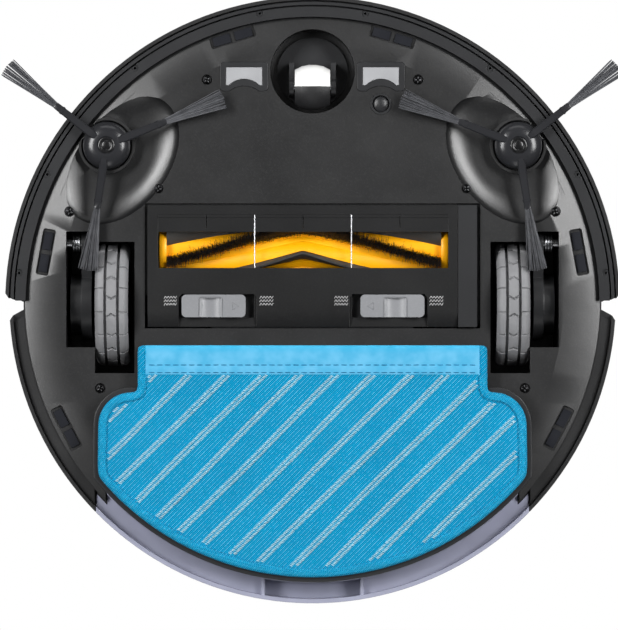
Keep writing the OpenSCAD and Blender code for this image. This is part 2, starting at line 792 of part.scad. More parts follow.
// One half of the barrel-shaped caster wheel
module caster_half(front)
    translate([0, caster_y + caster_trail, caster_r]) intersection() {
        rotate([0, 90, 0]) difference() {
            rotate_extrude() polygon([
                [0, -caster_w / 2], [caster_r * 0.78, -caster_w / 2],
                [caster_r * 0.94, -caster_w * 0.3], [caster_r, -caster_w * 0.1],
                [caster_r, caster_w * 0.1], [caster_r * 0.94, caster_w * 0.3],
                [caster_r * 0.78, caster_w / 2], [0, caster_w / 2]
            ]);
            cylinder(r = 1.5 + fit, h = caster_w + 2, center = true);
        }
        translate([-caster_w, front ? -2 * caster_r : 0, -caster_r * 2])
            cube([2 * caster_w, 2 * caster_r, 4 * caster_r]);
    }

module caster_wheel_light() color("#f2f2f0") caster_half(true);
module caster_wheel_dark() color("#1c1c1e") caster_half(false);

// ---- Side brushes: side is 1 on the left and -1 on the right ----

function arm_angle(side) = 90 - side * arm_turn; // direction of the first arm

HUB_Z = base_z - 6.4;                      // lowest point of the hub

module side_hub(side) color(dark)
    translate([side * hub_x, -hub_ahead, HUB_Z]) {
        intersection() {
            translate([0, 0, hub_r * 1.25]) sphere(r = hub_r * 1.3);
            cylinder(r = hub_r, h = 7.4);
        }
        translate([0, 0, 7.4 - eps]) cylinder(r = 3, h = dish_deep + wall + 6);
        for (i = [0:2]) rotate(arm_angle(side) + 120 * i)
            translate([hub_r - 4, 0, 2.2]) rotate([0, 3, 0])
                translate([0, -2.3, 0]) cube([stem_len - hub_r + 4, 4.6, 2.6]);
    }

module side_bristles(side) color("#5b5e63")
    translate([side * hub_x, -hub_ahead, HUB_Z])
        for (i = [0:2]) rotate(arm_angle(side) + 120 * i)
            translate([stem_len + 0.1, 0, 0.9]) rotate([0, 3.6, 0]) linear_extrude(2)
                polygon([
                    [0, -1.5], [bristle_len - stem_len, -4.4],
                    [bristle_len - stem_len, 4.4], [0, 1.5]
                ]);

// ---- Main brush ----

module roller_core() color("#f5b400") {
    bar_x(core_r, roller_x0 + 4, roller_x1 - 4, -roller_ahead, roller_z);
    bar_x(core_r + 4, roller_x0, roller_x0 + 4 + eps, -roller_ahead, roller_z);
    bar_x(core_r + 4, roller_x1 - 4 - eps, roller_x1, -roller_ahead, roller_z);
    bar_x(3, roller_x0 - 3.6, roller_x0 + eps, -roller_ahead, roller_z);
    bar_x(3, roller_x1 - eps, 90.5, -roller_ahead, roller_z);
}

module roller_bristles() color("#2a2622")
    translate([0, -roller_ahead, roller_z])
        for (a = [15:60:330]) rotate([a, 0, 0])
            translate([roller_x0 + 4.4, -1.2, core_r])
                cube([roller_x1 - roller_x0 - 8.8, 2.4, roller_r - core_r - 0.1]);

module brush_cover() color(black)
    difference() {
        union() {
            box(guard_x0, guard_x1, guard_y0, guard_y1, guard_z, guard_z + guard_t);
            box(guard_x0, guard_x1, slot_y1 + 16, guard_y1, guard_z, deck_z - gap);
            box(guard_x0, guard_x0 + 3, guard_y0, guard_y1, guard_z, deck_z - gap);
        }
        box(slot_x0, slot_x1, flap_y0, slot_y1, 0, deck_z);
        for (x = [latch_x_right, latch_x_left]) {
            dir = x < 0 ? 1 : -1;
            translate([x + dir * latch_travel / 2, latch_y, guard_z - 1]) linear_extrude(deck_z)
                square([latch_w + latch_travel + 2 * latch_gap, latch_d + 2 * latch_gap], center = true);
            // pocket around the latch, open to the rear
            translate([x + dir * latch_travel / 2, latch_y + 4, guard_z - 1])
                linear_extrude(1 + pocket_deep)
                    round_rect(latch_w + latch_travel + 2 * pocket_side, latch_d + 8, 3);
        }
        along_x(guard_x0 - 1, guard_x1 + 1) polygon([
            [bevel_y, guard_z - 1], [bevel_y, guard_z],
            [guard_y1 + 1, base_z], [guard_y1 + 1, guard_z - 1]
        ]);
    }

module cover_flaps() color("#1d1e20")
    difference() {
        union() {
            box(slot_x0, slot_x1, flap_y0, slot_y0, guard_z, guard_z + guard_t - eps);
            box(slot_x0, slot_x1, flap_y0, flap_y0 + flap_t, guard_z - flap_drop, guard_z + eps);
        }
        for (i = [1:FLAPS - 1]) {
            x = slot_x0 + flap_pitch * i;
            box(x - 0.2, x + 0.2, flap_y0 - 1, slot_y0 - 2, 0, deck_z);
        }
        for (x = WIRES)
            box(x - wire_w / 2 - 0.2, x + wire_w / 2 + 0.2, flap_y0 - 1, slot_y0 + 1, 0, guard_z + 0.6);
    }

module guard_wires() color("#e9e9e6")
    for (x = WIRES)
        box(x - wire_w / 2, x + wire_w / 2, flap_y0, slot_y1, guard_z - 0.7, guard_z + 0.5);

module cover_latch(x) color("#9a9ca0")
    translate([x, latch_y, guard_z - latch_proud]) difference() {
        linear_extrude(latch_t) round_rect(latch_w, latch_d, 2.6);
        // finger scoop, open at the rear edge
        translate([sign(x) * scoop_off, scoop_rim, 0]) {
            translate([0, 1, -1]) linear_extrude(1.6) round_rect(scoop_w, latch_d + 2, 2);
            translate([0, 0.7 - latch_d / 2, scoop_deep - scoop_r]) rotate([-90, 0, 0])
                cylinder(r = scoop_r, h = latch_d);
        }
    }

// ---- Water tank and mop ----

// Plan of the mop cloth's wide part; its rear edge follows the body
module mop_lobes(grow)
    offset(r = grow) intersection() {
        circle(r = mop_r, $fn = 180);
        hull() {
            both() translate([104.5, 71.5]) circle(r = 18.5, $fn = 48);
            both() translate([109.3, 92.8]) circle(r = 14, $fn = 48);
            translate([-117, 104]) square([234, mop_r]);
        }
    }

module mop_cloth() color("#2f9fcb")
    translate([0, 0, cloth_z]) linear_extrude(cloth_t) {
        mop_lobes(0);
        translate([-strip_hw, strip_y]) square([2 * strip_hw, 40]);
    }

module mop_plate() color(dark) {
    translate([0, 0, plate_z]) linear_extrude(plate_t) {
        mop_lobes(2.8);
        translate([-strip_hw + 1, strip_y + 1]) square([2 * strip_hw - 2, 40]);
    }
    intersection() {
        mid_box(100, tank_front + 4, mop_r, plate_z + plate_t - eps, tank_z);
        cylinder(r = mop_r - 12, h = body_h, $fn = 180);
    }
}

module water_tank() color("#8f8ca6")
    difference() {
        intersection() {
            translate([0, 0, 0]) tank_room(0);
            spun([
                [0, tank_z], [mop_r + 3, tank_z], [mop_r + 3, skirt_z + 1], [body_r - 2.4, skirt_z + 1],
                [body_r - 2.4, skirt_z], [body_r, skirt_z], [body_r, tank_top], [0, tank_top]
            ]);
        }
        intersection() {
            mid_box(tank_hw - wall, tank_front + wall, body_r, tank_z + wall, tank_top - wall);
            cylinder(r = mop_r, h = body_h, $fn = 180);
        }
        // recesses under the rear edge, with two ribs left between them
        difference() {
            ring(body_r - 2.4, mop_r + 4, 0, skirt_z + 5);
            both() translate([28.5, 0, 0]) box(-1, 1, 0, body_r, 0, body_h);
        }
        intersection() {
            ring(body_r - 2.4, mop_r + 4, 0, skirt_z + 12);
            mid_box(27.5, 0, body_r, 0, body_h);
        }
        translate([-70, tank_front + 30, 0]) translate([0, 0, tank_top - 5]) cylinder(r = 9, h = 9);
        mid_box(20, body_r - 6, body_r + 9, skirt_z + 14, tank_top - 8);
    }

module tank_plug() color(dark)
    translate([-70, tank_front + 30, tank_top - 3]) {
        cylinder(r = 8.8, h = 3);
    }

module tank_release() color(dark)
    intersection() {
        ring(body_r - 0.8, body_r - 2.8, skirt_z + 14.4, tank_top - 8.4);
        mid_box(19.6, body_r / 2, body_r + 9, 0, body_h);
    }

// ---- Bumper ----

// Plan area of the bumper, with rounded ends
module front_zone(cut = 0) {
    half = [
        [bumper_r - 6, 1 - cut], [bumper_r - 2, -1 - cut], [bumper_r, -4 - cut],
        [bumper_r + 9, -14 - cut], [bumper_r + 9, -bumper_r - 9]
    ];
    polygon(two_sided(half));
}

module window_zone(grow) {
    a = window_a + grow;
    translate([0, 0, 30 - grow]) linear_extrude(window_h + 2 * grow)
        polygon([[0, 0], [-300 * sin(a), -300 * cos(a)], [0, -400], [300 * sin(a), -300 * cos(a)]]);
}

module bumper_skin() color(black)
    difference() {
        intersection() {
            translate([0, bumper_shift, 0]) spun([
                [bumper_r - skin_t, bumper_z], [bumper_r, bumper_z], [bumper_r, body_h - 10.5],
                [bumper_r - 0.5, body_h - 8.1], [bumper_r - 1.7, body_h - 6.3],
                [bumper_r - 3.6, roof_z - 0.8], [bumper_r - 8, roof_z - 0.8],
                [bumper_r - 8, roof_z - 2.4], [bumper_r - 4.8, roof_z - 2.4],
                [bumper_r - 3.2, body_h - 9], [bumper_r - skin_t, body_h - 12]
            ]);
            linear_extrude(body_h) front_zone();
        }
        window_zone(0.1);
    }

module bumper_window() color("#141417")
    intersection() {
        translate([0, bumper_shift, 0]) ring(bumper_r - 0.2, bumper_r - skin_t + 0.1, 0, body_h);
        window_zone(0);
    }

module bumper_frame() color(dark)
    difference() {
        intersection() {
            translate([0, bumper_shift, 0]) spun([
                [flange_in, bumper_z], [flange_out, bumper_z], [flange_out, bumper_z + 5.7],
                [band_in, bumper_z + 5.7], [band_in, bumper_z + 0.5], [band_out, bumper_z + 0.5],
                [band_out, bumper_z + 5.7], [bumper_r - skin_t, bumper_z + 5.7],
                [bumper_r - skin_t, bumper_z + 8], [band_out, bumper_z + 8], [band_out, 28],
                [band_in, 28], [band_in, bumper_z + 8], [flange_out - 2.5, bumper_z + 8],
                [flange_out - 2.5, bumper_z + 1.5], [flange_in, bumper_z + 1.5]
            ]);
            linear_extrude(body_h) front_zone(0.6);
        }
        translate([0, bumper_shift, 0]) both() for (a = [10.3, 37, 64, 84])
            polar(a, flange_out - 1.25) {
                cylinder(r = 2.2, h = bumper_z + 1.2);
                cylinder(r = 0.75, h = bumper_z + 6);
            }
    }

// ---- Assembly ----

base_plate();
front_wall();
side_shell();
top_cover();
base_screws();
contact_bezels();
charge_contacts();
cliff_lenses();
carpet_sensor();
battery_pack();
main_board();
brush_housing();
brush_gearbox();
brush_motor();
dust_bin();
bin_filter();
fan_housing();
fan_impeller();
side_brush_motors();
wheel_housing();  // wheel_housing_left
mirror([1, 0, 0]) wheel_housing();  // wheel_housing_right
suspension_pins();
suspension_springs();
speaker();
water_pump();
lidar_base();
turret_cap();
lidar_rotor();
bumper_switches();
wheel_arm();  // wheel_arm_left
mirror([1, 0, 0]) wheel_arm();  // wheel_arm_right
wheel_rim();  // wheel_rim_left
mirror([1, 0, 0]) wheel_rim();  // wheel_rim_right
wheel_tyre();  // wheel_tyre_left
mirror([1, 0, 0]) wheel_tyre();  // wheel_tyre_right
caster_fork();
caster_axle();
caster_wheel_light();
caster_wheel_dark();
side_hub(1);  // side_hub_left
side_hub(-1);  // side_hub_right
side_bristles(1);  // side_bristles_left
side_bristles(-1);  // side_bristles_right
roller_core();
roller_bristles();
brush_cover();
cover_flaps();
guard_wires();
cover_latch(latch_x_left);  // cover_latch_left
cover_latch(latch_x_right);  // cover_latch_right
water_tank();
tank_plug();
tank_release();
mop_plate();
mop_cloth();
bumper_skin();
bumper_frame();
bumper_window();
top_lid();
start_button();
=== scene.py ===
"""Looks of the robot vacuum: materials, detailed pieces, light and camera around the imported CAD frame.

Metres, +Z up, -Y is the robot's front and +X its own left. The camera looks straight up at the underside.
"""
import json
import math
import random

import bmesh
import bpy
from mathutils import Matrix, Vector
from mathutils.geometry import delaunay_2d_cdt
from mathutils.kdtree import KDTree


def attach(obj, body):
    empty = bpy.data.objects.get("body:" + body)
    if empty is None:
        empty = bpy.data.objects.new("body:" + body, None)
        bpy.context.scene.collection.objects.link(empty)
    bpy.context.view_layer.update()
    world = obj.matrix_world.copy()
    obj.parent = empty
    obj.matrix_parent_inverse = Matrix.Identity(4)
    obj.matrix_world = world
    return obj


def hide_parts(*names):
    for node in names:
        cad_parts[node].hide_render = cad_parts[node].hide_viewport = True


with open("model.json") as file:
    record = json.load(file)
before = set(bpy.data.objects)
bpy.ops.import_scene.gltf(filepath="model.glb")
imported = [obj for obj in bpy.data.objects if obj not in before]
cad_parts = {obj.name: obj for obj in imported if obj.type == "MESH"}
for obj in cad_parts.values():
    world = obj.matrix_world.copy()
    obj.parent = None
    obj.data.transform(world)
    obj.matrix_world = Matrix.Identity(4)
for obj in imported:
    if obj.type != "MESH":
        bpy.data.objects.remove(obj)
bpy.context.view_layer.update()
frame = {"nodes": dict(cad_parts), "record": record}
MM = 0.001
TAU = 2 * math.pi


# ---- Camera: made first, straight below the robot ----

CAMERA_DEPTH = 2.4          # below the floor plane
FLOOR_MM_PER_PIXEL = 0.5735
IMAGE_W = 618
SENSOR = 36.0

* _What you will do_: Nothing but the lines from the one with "base_plate();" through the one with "cad_parts[node].hide_render = cad_parts[node].hide_viewport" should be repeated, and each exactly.

* _Result for this task_:
base_plate();
front_wall();
side_shell();
top_cover();
base_screws();
contact_bezels();
charge_contacts();
cliff_lenses();
carpet_sensor();
battery_pack();
main_board();
brush_housing();
brush_gearbox();
brush_motor();
dust_bin();
bin_filter();
fan_housing();
fan_impeller();
side_brush_motors();
wheel_housing();  // wheel_housing_left
mirror([1, 0, 0]) wheel_housing();  // wheel_housing_right
suspension_pins();
suspension_springs();
speaker();
water_pump();
lidar_base();
turret_cap();
lidar_rotor();
bumper_switches();
wheel_arm();  // wheel_arm_left
mirror([1, 0, 0]) wheel_arm();  // wheel_arm_right
wheel_rim();  // wheel_rim_left
mirror([1, 0, 0]) wheel_rim();  // wheel_rim_right
wheel_tyre();  // wheel_tyre_left
mirror([1, 0, 0]) wheel_tyre();  // wheel_tyre_right
caster_fork();
caster_axle();
caster_wheel_light();
caster_wheel_dark();
side_hub(1);  // side_hub_left
side_hub(-1);  // side_hub_right
side_bristles(1);  // side_bristles_left
side_bristles(-1);  // side_bristles_right
roller_core();
roller_bristles();
brush_cover();
cover_flaps();
guard_wires();
cover_latch(latch_x_left);  // cover_latch_left
cover_latch(latch_x_right);  // cover_latch_right
water_tank();
tank_plug();
tank_release();
mop_plate();
mop_cloth();
bumper_skin();
bumper_frame();
bumper_window();
top_lid();
start_button();
=== scene.py ===
"""Looks of the robot vacuum: materials, detailed pieces, light and camera around the imported CAD frame.

Metres, +Z up, -Y is the robot's front and +X its own left. The camera looks straight up at the underside.
"""
import json
import math
import random

import bmesh
import bpy
from mathutils import Matrix, Vector
from mathutils.geometry import delaunay_2d_cdt
from mathutils.kdtree import KDTree


def attach(obj, body):
    empty = bpy.data.objects.get("body:" + body)
    if empty is None:
        empty = bpy.data.objects.new("body:" + body, None)
        bpy.context.scene.collection.objects.link(empty)
    bpy.context.view_layer.update()
    world = obj.matrix_world.copy()
    obj.parent = empty
    obj.matrix_parent_inverse = Matrix.Identity(4)
    obj.matrix_world = world
    return obj


def hide_parts(*names):
    for node in names:
        cad_parts[node].hide_render = cad_parts[node].hide_viewport = True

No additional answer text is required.